Sandburg's short introductions to many of the songs contain some real pearls.  For example, before the ballad "Willy the Weeper," about a chimney-sweeper dope fiend (p.204):

"The lines 'Teet tee dee dee dee dee,' are lingering and dreamy, supposed to indicate regions where the alphabet is not wanted."

Or this, from the standard "Foggy, Foggy Dew" (p.14):

"Observers as diverse as Sinclair Lewis, Sherwood Anderson, Arthur T. Vance and D.W. Griffith say this song is a a great condensed novel of real life.  After hearing it sung with a guitar at Schlogl's one evening in Chicago, D.W. Griffith telegraphed two days later from New York to Lloyd Lewis in Chicago, 'Send verses Foggy Dew stop tune haunts me but am not sure of words stop please do this as I am haunted by the song.'"

Haunting, yes.  Good music really gets under our skin and stays there.  One more quote from Sandburg (I love so much of his poetry, and it is a pleasure to hear his voice speaking about music too), from his notes to "The Frozen Girl" (p.58):

"An old ballad is often like an old silver dagger or an old brass pistol; it is rusty, or greenish; it is ominous with ancient fates still operating today."

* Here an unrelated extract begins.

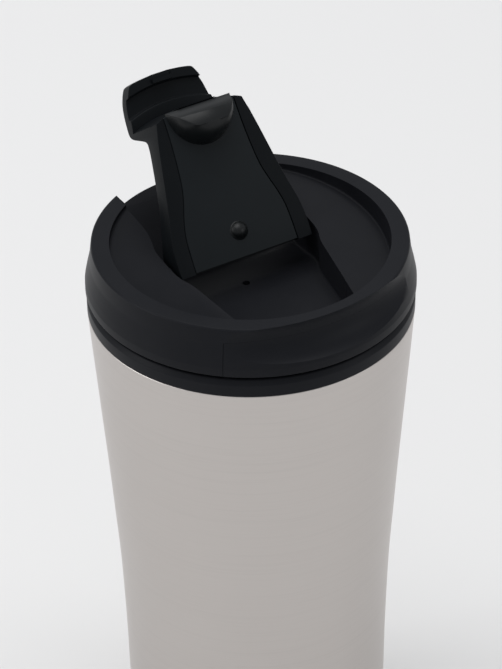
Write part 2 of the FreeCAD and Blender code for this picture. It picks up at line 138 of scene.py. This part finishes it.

One interesting thing about reading these books of songs right through as if they were regular books - the same songs appear in them in many versions, with often wildly divergent verses, yet they remain the same songs.  I read the version of "A Pretty Fair Maid" on pages 68-69 and was surprised to see that this song was about a sailor returning home, because the lyrics I already knew were about a soldier.   Tim O'Brien sings and plays my favorite version

If people are enjoying seeing and hearing about these music books, I will continue for a while.  Lots still on the bookshelves here that I haven't yet mentioned.